Restate every line of the material, word for word.

— Start SUPPLIED MATERIAL —

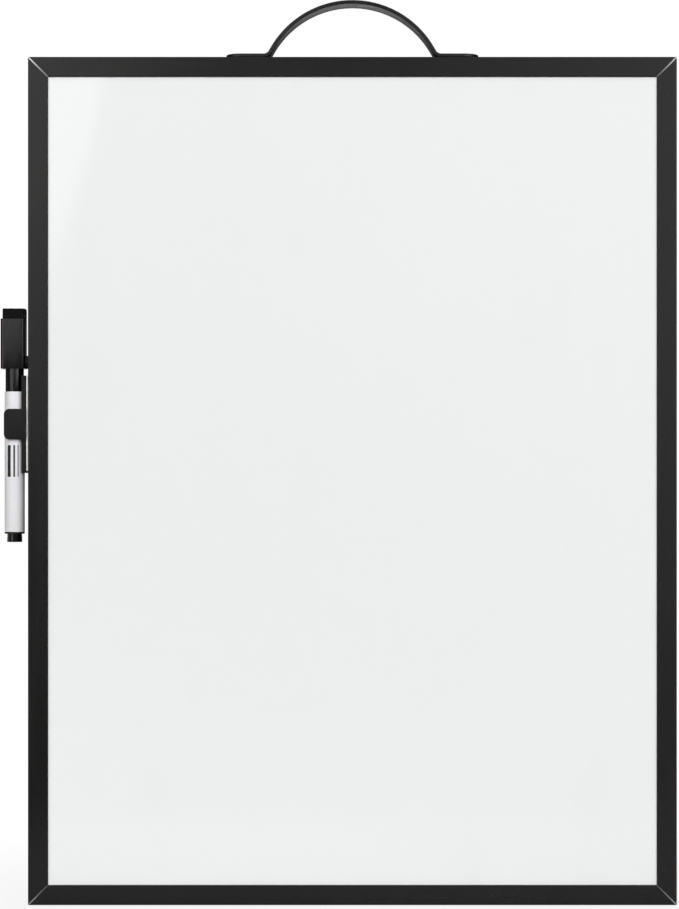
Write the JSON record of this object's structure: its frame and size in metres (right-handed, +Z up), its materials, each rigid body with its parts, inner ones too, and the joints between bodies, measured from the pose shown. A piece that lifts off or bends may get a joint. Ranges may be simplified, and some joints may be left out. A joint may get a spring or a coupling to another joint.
{
  "type": "framed dry-erase board",
  "caption": "Portable portrait dry-erase board in a mitred black aluminium frame, with an arched strap carry handle and a capped marker held in a side clip.",
  "frame": {"origin": "middle of the bottom edge that the board stands on, half way through its depth", "axes": "+Z up along the board's height, +X to the right as the front is looked at, +Y towards the back; the marker is on the -X side"},
  "size_m": [0.3193, 0.015, 0.4269],
  "materials": {
    "frame_black": "satin",
    "handle_black": "satin",
    "writing_white": "gloss",
    "honeycomb_core": "matte",
    "key_plastic": "matte",
    "screw_steel": "satin",
    "plated_steel": "satin",
    "clip_black": "matte",
    "tape_foam": "matte",
    "barrel_white": "gloss",
    "marker_black": "gloss",
    "seal_grey": "matte",
    "nib_fibre": "matte",
    "ink_fibre": "matte",
    "eraser_black": "matte",
    "magnet_nickel": "polished"
  },
  "bodies": {
    "board": {"top_rail": "frame_black", "bottom_rail": "frame_black", "left_rail": "frame_black", "right_rail": "frame_black", "front_writing_sheet": "writing_white", "back_writing_sheet": "writing_white", "panel_core": "honeycomb_core", "corner_key_top_left": "key_plastic", "corner_key_top_right": "key_plastic", "corner_key_bottom_left": "key_plastic", "corner_key_bottom_right": "key_plastic", "corner_screws": "screw_steel", "handle": "handle_black", "handle_screws": "screw_steel", "handle_nut_plates": "plated_steel", "marker_holder": "clip_black", "holder_foam_tape": "tape_foam"},
    "marker": {"marker_barrel": "barrel_white", "marker_end_plug": "marker_black", "marker_neck": "marker_black", "marker_nib": "nib_fibre", "ink_reservoir": "ink_fibre"},
    "cap": {"marker_cap": "marker_black", "cap_seal": "seal_grey", "cap_magnet": "magnet_nickel", "eraser_felt": "eraser_black"}
  },
  "joints": [
    {"name": "marker_lift", "type": "slide", "parent": "board", "child": "marker", "axis": [0, 0, 1], "range_m": [0, 0.08]},
    {"name": "cap_pull", "type": "slide", "parent": "marker", "child": "cap", "axis": [0, 0, 1], "range_m": [0, 0.03]}
  ]
}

— End SUPPLIED MATERIAL —

SOLUTION TO THE PROBLEM —
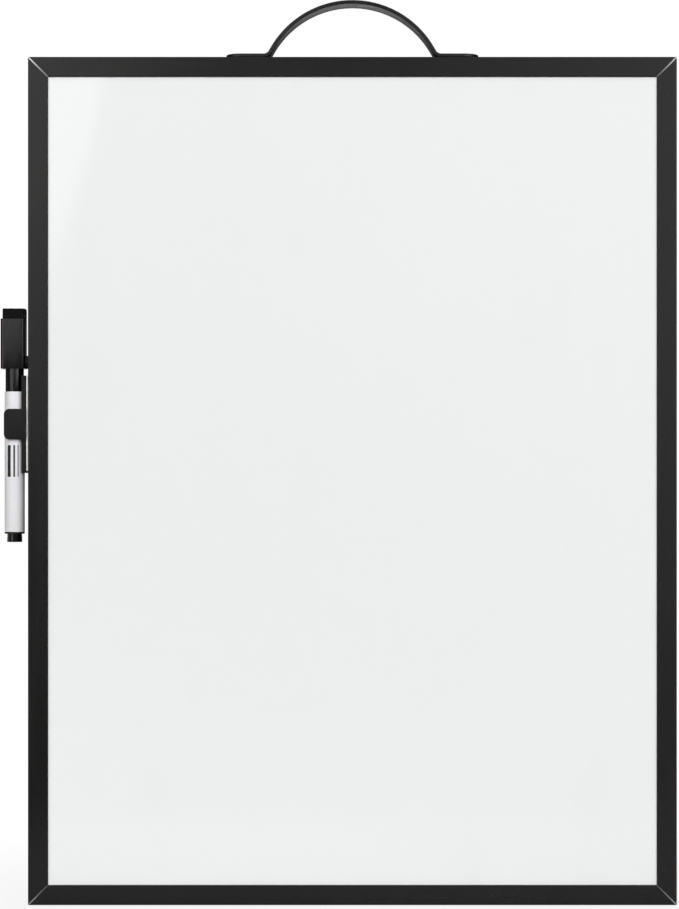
Write the JSON record of this object's structure: its frame and size in metres (right-handed, +Z up), its materials, each rigid body with its parts, inner ones too, and the joints between bodies, measured from the pose shown. A piece that lifts off or bends may get a joint. Ranges may be simplified, and some joints may be left out. A joint may get a spring or a coupling to another joint.
{
  "type": "framed dry-erase board",
  "caption": "Portable portrait dry-erase board in a mitred black aluminium frame, with an arched strap carry handle and a capped marker held in a side clip.",
  "frame": {"origin": "middle of the bottom edge that the board stands on, half way through its depth", "axes": "+Z up along the board's height, +X to the right as the front is looked at, +Y towards the back; the marker is on the -X side"},
  "size_m": [0.3193, 0.015, 0.4269],
  "materials": {
    "frame_black": "satin",
    "handle_black": "satin",
    "writing_white": "gloss",
    "honeycomb_core": "matte",
    "key_plastic": "matte",
    "screw_steel": "satin",
    "plated_steel": "satin",
    "clip_black": "matte",
    "tape_foam": "matte",
    "barrel_white": "gloss",
    "marker_black": "gloss",
    "seal_grey": "matte",
    "nib_fibre": "matte",
    "ink_fibre": "matte",
    "eraser_black": "matte",
    "magnet_nickel": "polished"
  },
  "bodies": {
    "board": {"top_rail": "frame_black", "bottom_rail": "frame_black", "left_rail": "frame_black", "right_rail": "frame_black", "front_writing_sheet": "writing_white", "back_writing_sheet": "writing_white", "panel_core": "honeycomb_core", "corner_key_top_left": "key_plastic", "corner_key_top_right": "key_plastic", "corner_key_bottom_left": "key_plastic", "corner_key_bottom_right": "key_plastic", "corner_screws": "screw_steel", "handle": "handle_black", "handle_screws": "screw_steel", "handle_nut_plates": "plated_steel", "marker_holder": "clip_black", "holder_foam_tape": "tape_foam"},
    "marker": {"marker_barrel": "barrel_white", "marker_end_plug": "marker_black", "marker_neck": "marker_black", "marker_nib": "nib_fibre", "ink_reservoir": "ink_fibre"},
    "cap": {"marker_cap": "marker_black", "cap_seal": "seal_grey", "cap_magnet": "magnet_nickel", "eraser_felt": "eraser_black"}
  },
  "joints": [
    {"name": "marker_lift", "type": "slide", "parent": "board", "child": "marker", "axis": [0, 0, 1], "range_m": [0, 0.08]},
    {"name": "cap_pull", "type": "slide", "parent": "marker", "child": "cap", "axis": [0, 0, 1], "range_m": [0, 0.03]}
  ]
}